start

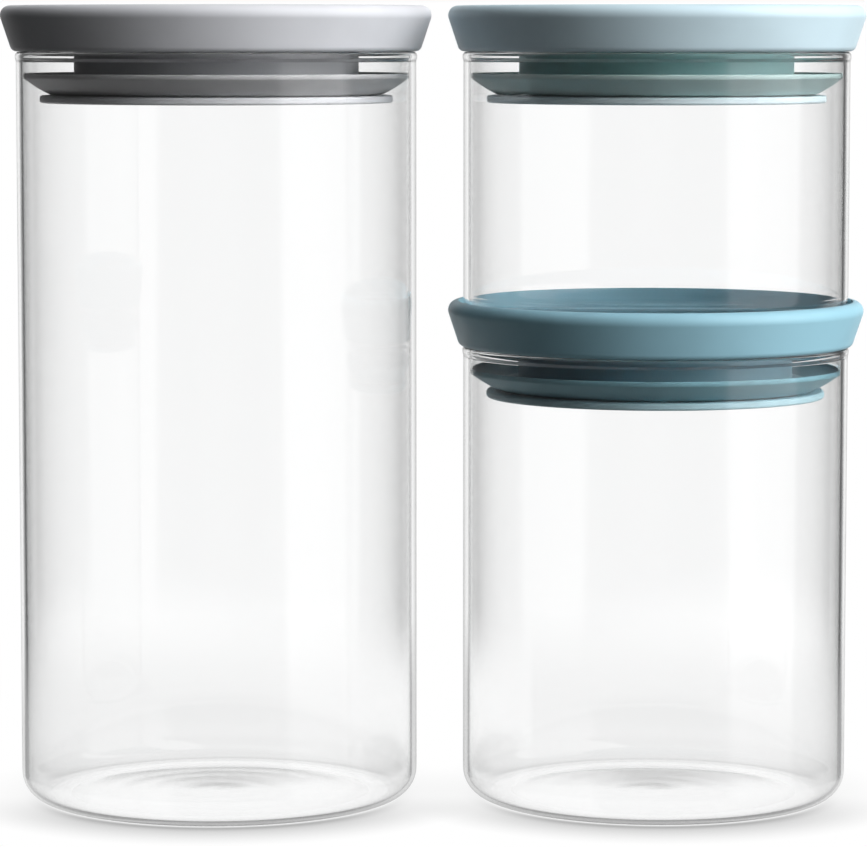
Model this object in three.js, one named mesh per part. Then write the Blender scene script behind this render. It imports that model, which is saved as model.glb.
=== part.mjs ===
// A set of three round glass storage containers: one tall jar, and beside it a medium jar that carries a
// small one stacked on its lid. Every jar is closed by a flared push-in lid with a flexible wiper seal.
//
// Units are millimetres and +Z is up. The set stands on z = 0, the front faces -Y, the tall container is
// on the left (-X), and the origin is under the middle of the whole set.
// Each container is a stack of turned pieces on one upright axis, so each piece is one lathe outline.

import * as THREE from "three";

// ---- Driving dimensions -------------------------------------------------------------------------

const FACETS = 32; // flat sides round each turned piece
const CLEARANCE = 0.3; // gap left where two pieces touch

const TALL_JAR_RADIUS = 56.5;
const TALL_JAR_HEIGHT = 212.5;
const STACK_JAR_RADIUS = 54.6;
const MEDIUM_JAR_HEIGHT = 129.2;
const LID_SPACING = 4.3; // between the rims of the two lids that stand side by side

const GLASS_WALL = 1.8;
const GLASS_FLOOR = 1.5; // height of the inside floor above the table
const FOOT_CORNER = 8; // outer radius where wall meets foot
const FOOT_RING_WIDTH = 7.5; // flat ring that the jar stands on
const PUNT_HEIGHT = 0.3; // how far the underside is hollowed inside that ring
const MOUTH_BEAD_HEIGHT = 2.6; // fire-polished bead round the mouth
const MOUTH_BEAD_SWELL = 0.25; // how far the bead stands out of the wall, each way

const CAP_HEIGHT = 12.6;
const CAP_GAP = 0.4; // from the jar's mouth up to the cap's underside
const CAP_FOOT_OVERHANG = 1.1; // how far the cap's lower edge reaches past the jar
const CAP_RIM_OVERHANG = 4.5; // how far its flared top reaches past the jar
const CAP_CREST = 3; // radius of the rim's rounded outer crest
const CAP_SKIRT = 3; // thickness of the cap's wall at its lower edge
const CAP_EDGE = 1.2; // break on the skirt's outer lower corner
const CAP_FLOOR = 2; // thickness of the cap's top panel
const RECESS_DEPTH = 6.5; // well in the cap's top that takes a stacked jar's foot
const RECESS_CLEARANCE = 1.1; // play round a stacked jar's foot, at the well's floor
const RECESS_DRAFT = 0.25; // how much wider the well is at its mouth

const NECK_RATIO = 0.7115; // neck radius as a share of the jar's radius
const NECK_WALL = 2;
const NECK_DROP = 12.3; // from the cap's underside to the neck's lower end
const COLLAR_FLANGE = 1.6; // thickness of the panel that closes the cap from below

const SEAL_LIP_TOP = 6.4; // from the cap's underside down to the lip's edge
const SEAL_LIP_THICKNESS = 1.1;
const SEAL_HUB_HEIGHT = 2.7;
const SEAL_HUB_WIDTH = 4;
const SEAL_ROOT_INSET = 9.4; // from the jar's outside in to where the lip starts
const SEAL_TIP_BAND = 1.4; // upright band at the lip's edge, which wipes the glass
const SEAL_BULGE = 0.4; // how far the lip bows out below a straight line

const RETAINER_INSET = 6.6; // from the jar's outside in to the retainer's edge
const RETAINER_THICKNESS = 2.1;
const RETAINER_CHAMFER = 0.6;
const RETAINER_SPIGOT = 5.5; // ring that snaps up inside the neck
const SPIGOT_WALL = 1.7;

// ---- Derived sizes ------------------------------------------------------------------------------

const STACK_STEP = CAP_GAP + CAP_HEIGHT - RECESS_DEPTH + CLEARANCE; // jar's mouth to the foot on its lid
const SMALL_JAR_BASE = MEDIUM_JAR_HEIGHT + STACK_STEP;
const SMALL_JAR_HEIGHT = TALL_JAR_HEIGHT - SMALL_JAR_BASE; // the stack ends level with the tall lid

const TALL_LID_RADIUS = TALL_JAR_RADIUS + CAP_RIM_OVERHANG;
const STACK_LID_RADIUS = STACK_JAR_RADIUS + CAP_RIM_OVERHANG;
const SET_WIDTH = 2 * TALL_LID_RADIUS + LID_SPACING + 2 * STACK_LID_RADIUS;
const TALL_AXIS_X = TALL_LID_RADIUS - SET_WIDTH / 2;
const STACK_AXIS_X = SET_WIDTH / 2 - STACK_LID_RADIUS;

// ---- Materials ----------------------------------------------------------------------------------

const glass = new THREE.MeshStandardMaterial({
  color: 0xf2f6f5,
  roughness: 0.02,
  metalness: 0,
  transparent: true,
  opacity: 0.35,
});

function plastic(color) {
  return new THREE.MeshStandardMaterial({ color, roughness: 0.45, metalness: 0 });
}

function silicone(color) {
  return new THREE.MeshStandardMaterial({ color, roughness: 0.65, metalness: 0 });
}

const FINISHES = {
  grey: { plastic: plastic(0xc6c7cc), silicone: silicone(0xa3a3a6) },
  mint: { plastic: plastic(0xb9d2da), silicone: silicone(0x9ab4b8) },
  teal: { plastic: plastic(0x86bccb), silicone: silicone(0x6fa5b4) },
};

// ---- Outlines: lists of points (distance from the axis, height) -----------------------------------

const point = (r, z) => new THREE.Vector2(r, z);

// Points on a circle about (r, z), from one angle to another, in degrees from straight out.
function arc(r, z, radius, from, to, steps) {
  const points = [];
  for (let i = 0; i <= steps; i++) {
    const angle = THREE.MathUtils.degToRad(from + ((to - from) * i) / steps);
    points.push(point(r + radius * Math.cos(angle), z + radius * Math.sin(angle)));
  }
  return points;
}

// The glass, from the middle of the underside, out and up the wall, over the mouth and back inside.
function jarOutline(radius, height) {
  const inside = radius - GLASS_WALL;
  const footEdge = radius - FOOT_CORNER;
  const footInner = footEdge - FOOT_RING_WIDTH;
  const beadRadius = GLASS_WALL / 2 + MOUTH_BEAD_SWELL;
  const beadFoot = height - MOUTH_BEAD_HEIGHT;
  const innerCorner = FOOT_CORNER - GLASS_WALL;
  return [
    point(0, PUNT_HEIGHT),
    point(footInner - 2 * PUNT_HEIGHT, PUNT_HEIGHT),
    point(footInner, 0),
    ...arc(footEdge, FOOT_CORNER, FOOT_CORNER, -90, 0, 3),
    point(radius, beadFoot),
    ...arc(radius - GLASS_WALL / 2, height - beadRadius, beadRadius, 0, 180, 4),
    point(inside, beadFoot),
    ...arc(inside - innerCorner, GLASS_FLOOR + innerCorner, innerCorner, 0, -90, 3),
    point(0, GLASS_FLOOR),
  ];
}

// The cap: a flared skirt, a rounded crest and a top panel sunk to take a stacked jar.
function capOutline(radius, z) {
  const foot = radius + CAP_FOOT_OVERHANG;
  const rim = radius + CAP_RIM_OVERHANG;
  const top = z + CAP_HEIGHT;
  const well = radius + RECESS_CLEARANCE;
  const panel = top - RECESS_DEPTH;
  const skirtInside = foot - CAP_SKIRT;
  return [
    point(skirtInside, z),
    point(foot - CAP_EDGE, z),
    point(foot, z + CAP_EDGE),
    ...arc(rim - CAP_CREST, top - CAP_CREST, CAP_CREST, 0, 90, 3),
    point(well + RECESS_DRAFT, top - CAP_CREST / 4),
    point(well, panel),
    point(0, panel),
    point(0, panel - CAP_FLOOR),
    point(skirtInside, panel - CAP_FLOOR),
    point(skirtInside, z),
  ];
}

// The collar: the panel that closes the cap from below, with the neck tube that carries the seal.
function collarOutline(radius, z) {
  const neck = radius * NECK_RATIO;
  const bore = neck - NECK_WALL;
  const flange = radius + CAP_FOOT_OVERHANG - CAP_SKIRT - CLEARANCE;
  const tubeTop = z + CAP_HEIGHT - RECESS_DEPTH - CAP_FLOOR - CLEARANCE;
  return [
    point(bore, z - NECK_DROP),
    point(neck, z - NECK_DROP),
    point(neck, z),
    point(flange, z),
    point(flange, z + COLLAR_FLANGE),
    point(neck, z + COLLAR_FLANGE),
    point(neck, tubeTop),
    point(bore, tubeTop),
    point(bore, z - NECK_DROP),
  ];
}

// The seal: a hub round the neck, and a lip that flares up and out to wipe the glass.
function sealOutline(radius, z) {
  const inner = radius * NECK_RATIO + CLEARANCE;
  const bottom = z - NECK_DROP;
  const root = radius - SEAL_ROOT_INSET;
  const tip = radius - GLASS_WALL - CLEARANCE;
  const lipTop = z - SEAL_LIP_TOP;
  const hubTop = bottom + SEAL_HUB_HEIGHT;
  const hubOuter = inner + SEAL_HUB_WIDTH;
  const middle = (root + tip) / 2;
  const bandFoot = lipTop - SEAL_TIP_BAND;
  const half = (bottom + bandFoot) / 2;
  return [
    point(inner, bottom),
    point(root, bottom),
    point(middle, half - SEAL_BULGE),
    point(tip, bandFoot),
    point(tip, lipTop - SEAL_LIP_THICKNESS / 2),
    point(tip - SEAL_LIP_THICKNESS / 2, lipTop),
    point(tip - SEAL_LIP_THICKNESS * 1.5, lipTop - SEAL_LIP_THICKNESS),
    point(middle, half + SEAL_LIP_THICKNESS * 1.2),
    point(hubOuter, bottom + SEAL_LIP_THICKNESS * 1.6),
    point(hubOuter, hubTop),
    point(inner, hubTop),
    point(inner, bottom),
  ];
}

// The retainer: the disc that holds the seal up, with a ring that snaps inside the neck.
function retainerOutline(radius, z) {
  const top = z - NECK_DROP - CLEARANCE;
  const bottom = top - RETAINER_THICKNESS;
  const rim = radius - RETAINER_INSET;
  const spigot = radius * NECK_RATIO - NECK_WALL - CLEARANCE;
  const spigotTop = top + RETAINER_SPIGOT;
  return [
    point(0, bottom),
    point(rim - RETAINER_CHAMFER, bottom),
    point(rim, bottom + RETAINER_CHAMFER),
    point(rim, top - RETAINER_CHAMFER),
    point(rim - RETAINER_CHAMFER, top),
    point(spigot, top),
    point(spigot, spigotTop),
    point(spigot - SPIGOT_WALL, spigotTop),
    point(spigot - SPIGOT_WALL, top),
    point(0, top),
  ];
}

// ---- Pieces -------------------------------------------------------------------------------------

// One piece turned about the upright axis.
function turned(name, outline, material) {
  const geometry = new THREE.LatheGeometry(outline, FACETS);
  geometry.rotateX(Math.PI / 2); // the lathe turns about Y, and the set stands along Z
  const mesh = new THREE.Mesh(geometry, material);
  mesh.name = name;
  return mesh;
}

// One container, standing on its own z = 0: the jar, and the four pieces of its lid.
function container(name, radius, height, finish) {
  const lid = height + CAP_GAP; // the cap's underside
  const group = new THREE.Group();
  group.add(
    turned(`${name}_jar_glass`, jarOutline(radius, height), glass),
    turned(`${name}_lid_cap`, capOutline(radius, lid), finish.plastic),
    turned(`${name}_lid_collar`, collarOutline(radius, lid), finish.plastic),
    turned(`${name}_lid_seal`, sealOutline(radius, lid), finish.silicone),
    turned(`${name}_lid_retainer`, retainerOutline(radius, lid), finish.plastic),
  );
  return group;
}

const tall = container("tall", TALL_JAR_RADIUS, TALL_JAR_HEIGHT, FINISHES.grey);
tall.position.set(TALL_AXIS_X, 0, 0);

const medium = container("medium", STACK_JAR_RADIUS, MEDIUM_JAR_HEIGHT, FINISHES.teal);
medium.position.set(STACK_AXIS_X, 0, 0);

const small = container("small", STACK_JAR_RADIUS, SMALL_JAR_HEIGHT, FINISHES.mint);
small.position.set(STACK_AXIS_X, 0, SMALL_JAR_BASE);

const containers = new THREE.Group();
containers.add(tall, medium, small);

export default containers;
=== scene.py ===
"""Looks for a set of round glass storage containers with flared push-in lids.

A tall container with a light grey lid stands on the left. On the right a small container with a mint
lid stands in the recessed blue-green lid of a medium one. Every piece is a turned form: an outline of
rounded corners, carried round the container's upright axis as one numpy grid. Lengths are metres.
"""

import functools
import logging
import math
from dataclasses import dataclass
from enum import Enum

import bpy
import numpy as np
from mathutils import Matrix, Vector


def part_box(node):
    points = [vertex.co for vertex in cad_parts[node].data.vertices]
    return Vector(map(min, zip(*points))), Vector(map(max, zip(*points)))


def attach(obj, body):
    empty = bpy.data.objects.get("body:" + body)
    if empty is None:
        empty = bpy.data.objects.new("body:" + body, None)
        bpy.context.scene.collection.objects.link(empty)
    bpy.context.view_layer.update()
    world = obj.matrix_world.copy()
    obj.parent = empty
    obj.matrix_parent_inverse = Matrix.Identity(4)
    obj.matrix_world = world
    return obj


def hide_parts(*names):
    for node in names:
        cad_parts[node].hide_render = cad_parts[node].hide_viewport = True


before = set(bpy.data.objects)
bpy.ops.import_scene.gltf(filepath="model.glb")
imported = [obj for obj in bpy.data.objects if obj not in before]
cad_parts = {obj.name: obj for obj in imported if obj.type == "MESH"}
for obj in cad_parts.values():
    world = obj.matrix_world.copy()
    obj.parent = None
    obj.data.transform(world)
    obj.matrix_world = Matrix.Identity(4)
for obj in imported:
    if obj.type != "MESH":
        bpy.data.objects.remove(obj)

LOG = logging.getLogger("containers")
MM = 0.001
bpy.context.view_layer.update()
ARC_ROOM = 0.95  # The share of a corner's shorter side that its arc may take.
ARC_STEP = math.radians(9)  # The turn between two points of an arc.
NEARLY_STRAIGHT = math.radians(89.5)  # A corner whose half angle is over this isn't rounded.
GUARD = 0.15 * MM  # How far from a straight stretch's ends its outer points lie.
SAME_POINT = 1e-7  # Points closer than this are one point.


# ---- Turned surfaces ------------------------------------------------------------------------------


class Outline(Enum):
    """How a turned outline ends."""

    SOLID = "starts and ends on the axis"
    RING = "closes on itself"


@dataclass(frozen=True)
class Corner:
    """One corner of an outline, at a distance from the axis and a height, rounded to a radius."""

    r: float
    z: float
    fillet: float = 0.0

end

> **Task to complete**
Lines from the start of the material above through the line containing "const CLEARANCE = 0.3;" are to be duplicated exactly, and only those.

> **Solved exercise**
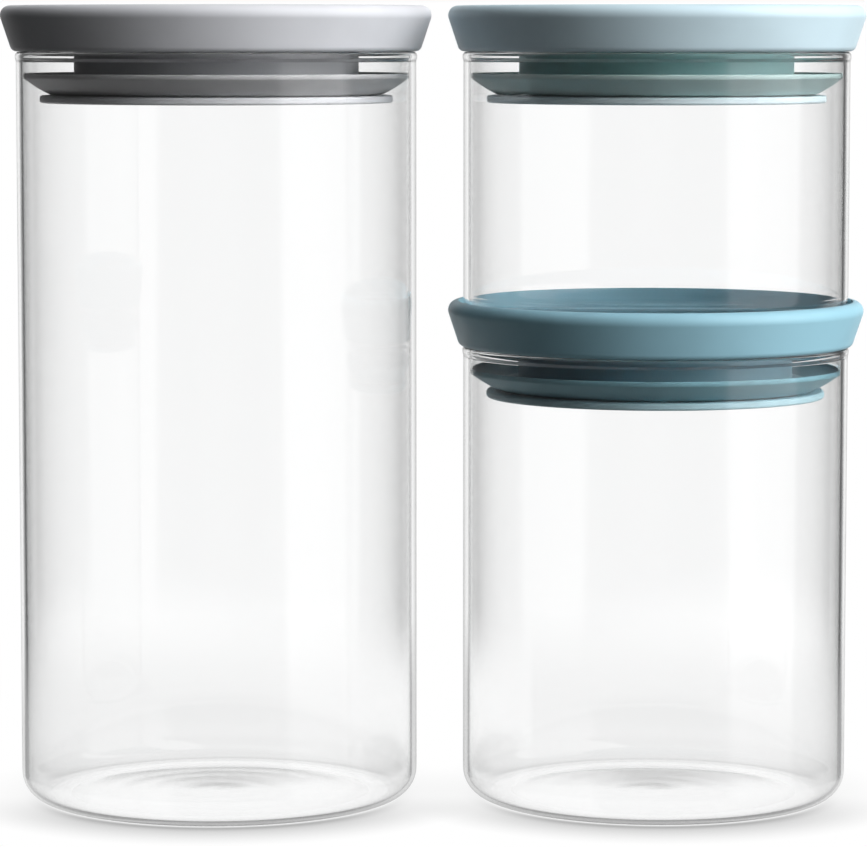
Model this object in three.js, one named mesh per part. Then write the Blender scene script behind this render. It imports that model, which is saved as model.glb.
=== part.mjs ===
// A set of three round glass storage containers: one tall jar, and beside it a medium jar that carries a
// small one stacked on its lid. Every jar is closed by a flared push-in lid with a flexible wiper seal.
//
// Units are millimetres and +Z is up. The set stands on z = 0, the front faces -Y, the tall container is
// on the left (-X), and the origin is under the middle of the whole set.
// Each container is a stack of turned pieces on one upright axis, so each piece is one lathe outline.

import * as THREE from "three";

// ---- Driving dimensions -------------------------------------------------------------------------

const FACETS = 32; // flat sides round each turned piece
const CLEARANCE = 0.3; // gap left where two pieces touch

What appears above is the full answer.